_Stated exercise:_ Copy exactly the block of lines between the one containing "Write the FreeCAD" and the one containing "import Sketcher", inclusive.

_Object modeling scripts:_
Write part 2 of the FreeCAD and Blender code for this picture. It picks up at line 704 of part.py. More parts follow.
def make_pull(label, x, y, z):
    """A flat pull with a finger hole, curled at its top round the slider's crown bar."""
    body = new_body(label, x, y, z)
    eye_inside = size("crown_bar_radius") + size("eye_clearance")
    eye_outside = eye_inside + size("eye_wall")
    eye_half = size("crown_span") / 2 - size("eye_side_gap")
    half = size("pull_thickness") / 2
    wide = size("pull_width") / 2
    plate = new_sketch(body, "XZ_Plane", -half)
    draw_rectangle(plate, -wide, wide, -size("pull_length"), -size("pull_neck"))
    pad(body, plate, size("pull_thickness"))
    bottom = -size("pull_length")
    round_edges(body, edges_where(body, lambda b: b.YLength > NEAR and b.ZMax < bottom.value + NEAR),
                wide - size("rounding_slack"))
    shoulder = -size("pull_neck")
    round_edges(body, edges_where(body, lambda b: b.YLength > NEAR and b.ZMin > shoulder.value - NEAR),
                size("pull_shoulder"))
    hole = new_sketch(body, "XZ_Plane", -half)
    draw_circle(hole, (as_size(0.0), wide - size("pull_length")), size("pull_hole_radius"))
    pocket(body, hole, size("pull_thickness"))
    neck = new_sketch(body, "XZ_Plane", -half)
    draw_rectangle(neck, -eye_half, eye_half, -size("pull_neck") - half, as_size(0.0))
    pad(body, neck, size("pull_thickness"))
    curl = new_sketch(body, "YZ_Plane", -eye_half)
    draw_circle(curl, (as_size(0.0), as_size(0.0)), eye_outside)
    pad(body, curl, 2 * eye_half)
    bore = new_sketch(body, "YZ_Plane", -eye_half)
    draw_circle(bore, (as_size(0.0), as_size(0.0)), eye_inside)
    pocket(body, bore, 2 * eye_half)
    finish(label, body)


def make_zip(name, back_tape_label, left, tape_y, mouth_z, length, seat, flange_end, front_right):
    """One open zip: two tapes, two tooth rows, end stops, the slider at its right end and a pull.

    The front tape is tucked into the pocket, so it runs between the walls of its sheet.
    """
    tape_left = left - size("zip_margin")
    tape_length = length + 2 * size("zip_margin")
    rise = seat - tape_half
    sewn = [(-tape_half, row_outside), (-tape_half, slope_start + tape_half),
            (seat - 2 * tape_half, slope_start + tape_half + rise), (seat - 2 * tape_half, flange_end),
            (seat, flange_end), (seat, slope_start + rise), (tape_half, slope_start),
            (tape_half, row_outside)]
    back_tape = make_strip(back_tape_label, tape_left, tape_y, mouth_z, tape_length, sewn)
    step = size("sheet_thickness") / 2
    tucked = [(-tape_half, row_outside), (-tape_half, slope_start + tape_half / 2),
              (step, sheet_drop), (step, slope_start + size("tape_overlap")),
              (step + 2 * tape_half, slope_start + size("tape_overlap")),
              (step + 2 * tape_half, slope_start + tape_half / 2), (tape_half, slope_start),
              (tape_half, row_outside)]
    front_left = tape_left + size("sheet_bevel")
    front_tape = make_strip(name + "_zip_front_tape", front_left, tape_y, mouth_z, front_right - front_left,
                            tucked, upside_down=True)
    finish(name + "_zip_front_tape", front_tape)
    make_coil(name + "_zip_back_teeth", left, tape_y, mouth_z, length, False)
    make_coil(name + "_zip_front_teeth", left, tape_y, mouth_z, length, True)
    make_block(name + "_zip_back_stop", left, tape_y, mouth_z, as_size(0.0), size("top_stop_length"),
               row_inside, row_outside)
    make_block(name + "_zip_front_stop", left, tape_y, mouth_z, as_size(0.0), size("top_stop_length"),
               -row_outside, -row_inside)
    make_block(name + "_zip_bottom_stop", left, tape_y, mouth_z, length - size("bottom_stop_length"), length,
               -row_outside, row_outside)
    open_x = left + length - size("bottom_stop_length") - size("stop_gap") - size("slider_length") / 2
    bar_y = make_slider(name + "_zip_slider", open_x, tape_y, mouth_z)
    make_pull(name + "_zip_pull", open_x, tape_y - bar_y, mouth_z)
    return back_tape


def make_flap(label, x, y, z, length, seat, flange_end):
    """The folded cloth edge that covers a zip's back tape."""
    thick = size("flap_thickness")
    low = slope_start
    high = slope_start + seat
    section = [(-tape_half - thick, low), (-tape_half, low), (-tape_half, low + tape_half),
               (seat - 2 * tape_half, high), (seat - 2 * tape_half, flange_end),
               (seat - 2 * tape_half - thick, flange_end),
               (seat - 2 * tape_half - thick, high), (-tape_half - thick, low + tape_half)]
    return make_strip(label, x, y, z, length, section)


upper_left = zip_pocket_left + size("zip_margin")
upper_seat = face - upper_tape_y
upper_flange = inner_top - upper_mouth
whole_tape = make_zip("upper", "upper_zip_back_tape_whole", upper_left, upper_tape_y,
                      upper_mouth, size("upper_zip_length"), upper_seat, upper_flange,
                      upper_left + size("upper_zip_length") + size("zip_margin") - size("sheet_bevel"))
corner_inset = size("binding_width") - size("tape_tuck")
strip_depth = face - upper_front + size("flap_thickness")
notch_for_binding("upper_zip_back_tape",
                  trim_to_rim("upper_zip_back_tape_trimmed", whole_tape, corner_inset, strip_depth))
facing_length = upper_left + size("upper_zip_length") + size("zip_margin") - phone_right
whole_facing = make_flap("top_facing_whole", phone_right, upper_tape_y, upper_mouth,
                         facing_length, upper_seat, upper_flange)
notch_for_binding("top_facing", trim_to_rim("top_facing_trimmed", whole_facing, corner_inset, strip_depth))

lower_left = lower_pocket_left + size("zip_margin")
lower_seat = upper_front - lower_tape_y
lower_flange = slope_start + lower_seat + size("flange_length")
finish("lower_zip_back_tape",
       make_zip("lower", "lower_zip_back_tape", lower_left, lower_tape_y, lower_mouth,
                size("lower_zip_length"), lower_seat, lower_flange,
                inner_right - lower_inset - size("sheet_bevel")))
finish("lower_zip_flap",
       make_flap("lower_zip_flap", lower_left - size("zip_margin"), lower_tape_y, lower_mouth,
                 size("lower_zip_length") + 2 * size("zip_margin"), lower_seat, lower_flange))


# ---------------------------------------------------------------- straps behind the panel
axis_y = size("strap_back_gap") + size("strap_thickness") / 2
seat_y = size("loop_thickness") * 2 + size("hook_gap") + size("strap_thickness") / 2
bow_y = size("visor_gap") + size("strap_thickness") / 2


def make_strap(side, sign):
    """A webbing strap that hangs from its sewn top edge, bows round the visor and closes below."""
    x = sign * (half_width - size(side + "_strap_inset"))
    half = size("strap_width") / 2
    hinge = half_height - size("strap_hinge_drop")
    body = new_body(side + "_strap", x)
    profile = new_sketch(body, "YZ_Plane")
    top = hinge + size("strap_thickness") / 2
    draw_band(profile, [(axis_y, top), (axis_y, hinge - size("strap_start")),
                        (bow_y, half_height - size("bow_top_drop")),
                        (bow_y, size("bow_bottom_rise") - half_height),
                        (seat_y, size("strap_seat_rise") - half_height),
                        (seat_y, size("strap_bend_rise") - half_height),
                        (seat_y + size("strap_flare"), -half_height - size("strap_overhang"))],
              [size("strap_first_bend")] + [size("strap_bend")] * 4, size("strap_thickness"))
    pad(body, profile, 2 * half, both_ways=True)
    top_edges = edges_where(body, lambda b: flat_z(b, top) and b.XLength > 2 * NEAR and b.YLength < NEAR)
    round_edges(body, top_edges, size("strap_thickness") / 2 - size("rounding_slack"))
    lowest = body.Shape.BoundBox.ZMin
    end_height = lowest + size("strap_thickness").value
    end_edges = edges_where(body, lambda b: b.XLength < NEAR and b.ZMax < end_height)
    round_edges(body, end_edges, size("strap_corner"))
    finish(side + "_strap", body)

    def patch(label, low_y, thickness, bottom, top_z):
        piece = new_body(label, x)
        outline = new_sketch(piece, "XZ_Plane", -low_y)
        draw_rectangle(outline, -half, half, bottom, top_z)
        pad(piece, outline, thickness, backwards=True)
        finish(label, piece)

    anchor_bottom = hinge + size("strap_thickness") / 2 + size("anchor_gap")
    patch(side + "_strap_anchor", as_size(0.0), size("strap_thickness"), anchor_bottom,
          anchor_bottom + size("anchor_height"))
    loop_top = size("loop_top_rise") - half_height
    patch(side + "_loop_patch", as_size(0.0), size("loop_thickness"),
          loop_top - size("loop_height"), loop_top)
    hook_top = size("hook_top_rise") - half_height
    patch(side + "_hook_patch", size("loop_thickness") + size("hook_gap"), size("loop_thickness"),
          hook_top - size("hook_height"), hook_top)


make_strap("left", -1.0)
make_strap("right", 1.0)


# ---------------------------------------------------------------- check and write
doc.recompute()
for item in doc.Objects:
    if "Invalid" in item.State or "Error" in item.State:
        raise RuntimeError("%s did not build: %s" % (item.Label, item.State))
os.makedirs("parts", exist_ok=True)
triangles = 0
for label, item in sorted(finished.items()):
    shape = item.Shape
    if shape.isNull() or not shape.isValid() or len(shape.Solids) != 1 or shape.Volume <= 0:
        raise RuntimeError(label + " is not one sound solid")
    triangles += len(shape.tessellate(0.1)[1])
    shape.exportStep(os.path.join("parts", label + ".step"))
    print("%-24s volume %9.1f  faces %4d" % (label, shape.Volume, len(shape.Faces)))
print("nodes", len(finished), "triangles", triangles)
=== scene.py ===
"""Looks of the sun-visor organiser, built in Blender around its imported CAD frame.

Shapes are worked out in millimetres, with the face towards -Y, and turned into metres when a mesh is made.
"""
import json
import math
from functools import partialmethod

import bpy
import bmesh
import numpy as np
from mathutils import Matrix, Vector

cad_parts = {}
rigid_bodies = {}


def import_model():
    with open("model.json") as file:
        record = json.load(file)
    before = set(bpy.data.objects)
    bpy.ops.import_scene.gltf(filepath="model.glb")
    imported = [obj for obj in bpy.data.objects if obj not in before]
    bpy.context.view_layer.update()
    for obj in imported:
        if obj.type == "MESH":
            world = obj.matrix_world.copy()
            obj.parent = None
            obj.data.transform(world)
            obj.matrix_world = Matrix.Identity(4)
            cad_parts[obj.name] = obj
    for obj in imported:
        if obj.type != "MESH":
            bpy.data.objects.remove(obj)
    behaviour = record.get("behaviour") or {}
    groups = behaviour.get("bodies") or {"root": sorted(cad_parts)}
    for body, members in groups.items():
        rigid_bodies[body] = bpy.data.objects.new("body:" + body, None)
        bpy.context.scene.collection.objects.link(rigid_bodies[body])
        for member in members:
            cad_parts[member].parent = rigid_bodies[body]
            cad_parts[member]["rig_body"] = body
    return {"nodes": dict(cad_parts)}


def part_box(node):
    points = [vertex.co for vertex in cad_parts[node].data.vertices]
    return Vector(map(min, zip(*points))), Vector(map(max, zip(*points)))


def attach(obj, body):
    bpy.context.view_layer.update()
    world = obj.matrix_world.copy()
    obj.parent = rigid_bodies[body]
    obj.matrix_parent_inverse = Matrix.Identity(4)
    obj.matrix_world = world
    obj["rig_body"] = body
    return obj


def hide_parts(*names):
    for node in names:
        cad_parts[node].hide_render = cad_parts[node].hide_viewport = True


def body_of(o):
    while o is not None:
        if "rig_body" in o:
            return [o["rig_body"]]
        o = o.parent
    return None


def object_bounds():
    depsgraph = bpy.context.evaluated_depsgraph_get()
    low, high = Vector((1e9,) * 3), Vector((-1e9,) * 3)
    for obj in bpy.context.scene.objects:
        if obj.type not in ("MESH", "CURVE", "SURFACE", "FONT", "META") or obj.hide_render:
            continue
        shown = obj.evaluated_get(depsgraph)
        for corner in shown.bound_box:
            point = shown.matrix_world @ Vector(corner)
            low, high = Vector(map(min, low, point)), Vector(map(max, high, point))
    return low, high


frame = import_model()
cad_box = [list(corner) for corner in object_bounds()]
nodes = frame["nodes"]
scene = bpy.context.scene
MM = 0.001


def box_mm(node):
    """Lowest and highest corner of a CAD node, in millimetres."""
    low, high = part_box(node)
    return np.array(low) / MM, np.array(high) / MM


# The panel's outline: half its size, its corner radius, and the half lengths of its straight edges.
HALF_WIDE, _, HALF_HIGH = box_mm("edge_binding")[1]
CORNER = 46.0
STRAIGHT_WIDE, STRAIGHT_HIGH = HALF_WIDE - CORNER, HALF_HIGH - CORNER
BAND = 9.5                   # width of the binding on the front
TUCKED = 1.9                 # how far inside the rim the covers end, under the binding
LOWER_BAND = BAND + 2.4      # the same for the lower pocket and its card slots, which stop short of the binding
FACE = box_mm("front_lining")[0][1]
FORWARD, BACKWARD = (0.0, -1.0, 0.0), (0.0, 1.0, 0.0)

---

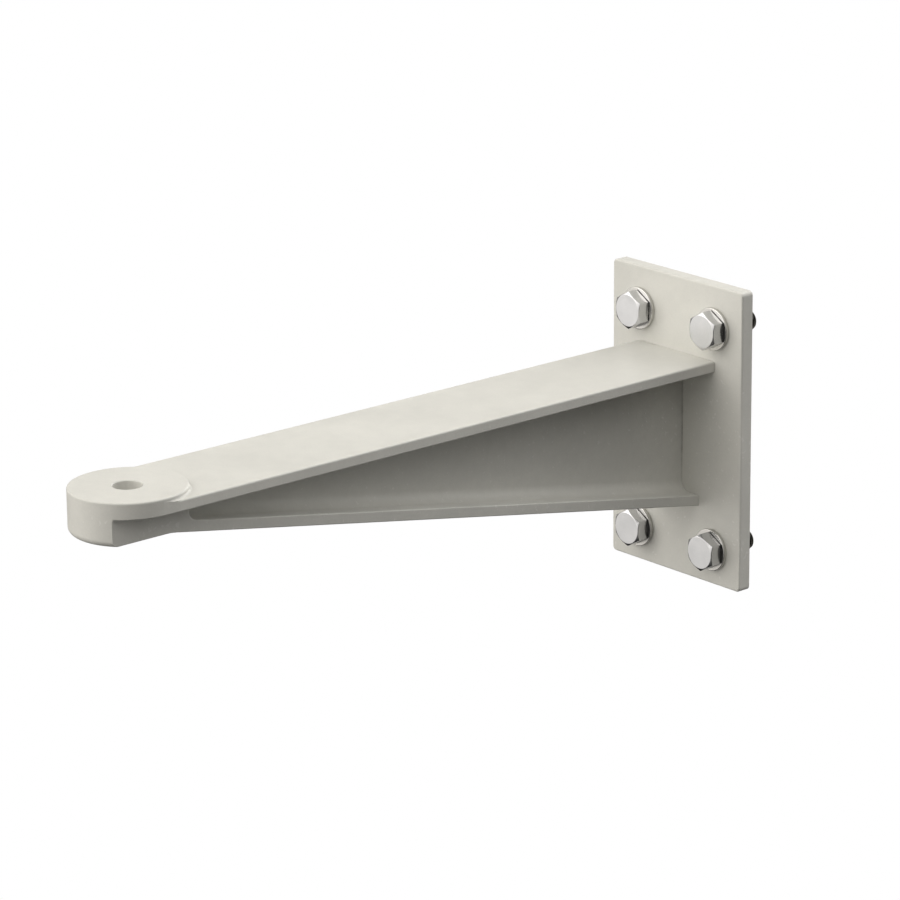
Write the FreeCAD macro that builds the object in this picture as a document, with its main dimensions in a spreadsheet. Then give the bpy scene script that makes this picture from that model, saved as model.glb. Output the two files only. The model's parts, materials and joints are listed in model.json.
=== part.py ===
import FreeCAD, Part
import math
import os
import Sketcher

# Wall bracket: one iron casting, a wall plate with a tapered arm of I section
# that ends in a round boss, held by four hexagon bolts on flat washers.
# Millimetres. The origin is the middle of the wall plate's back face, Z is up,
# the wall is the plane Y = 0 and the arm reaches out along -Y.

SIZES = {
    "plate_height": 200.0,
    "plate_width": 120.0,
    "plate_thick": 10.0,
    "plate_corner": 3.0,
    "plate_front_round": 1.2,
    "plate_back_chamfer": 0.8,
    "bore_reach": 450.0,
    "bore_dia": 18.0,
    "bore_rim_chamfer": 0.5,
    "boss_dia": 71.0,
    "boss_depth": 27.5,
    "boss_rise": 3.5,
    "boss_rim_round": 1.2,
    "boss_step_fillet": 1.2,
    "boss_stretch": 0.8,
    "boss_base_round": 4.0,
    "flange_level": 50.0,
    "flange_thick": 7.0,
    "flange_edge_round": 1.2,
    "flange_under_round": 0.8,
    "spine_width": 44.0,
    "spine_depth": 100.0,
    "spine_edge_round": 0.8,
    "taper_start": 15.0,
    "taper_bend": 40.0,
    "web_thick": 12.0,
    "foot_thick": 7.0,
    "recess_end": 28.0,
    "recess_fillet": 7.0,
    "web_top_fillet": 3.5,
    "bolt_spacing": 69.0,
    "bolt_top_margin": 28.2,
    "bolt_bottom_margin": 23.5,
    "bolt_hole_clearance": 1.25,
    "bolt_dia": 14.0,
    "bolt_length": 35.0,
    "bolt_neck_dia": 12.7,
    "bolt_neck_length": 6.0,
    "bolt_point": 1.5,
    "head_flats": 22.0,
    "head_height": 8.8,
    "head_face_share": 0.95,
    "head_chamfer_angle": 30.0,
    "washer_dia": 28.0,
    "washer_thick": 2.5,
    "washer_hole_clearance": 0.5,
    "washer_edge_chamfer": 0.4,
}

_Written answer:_
Write the FreeCAD macro that builds the object in this picture as a document, with its main dimensions in a spreadsheet. Then give the bpy scene script that makes this picture from that model, saved as model.glb. Output the two files only. The model's parts, materials and joints are listed in model.json.
=== part.py ===
import FreeCAD, Part
import math
import os
import Sketcher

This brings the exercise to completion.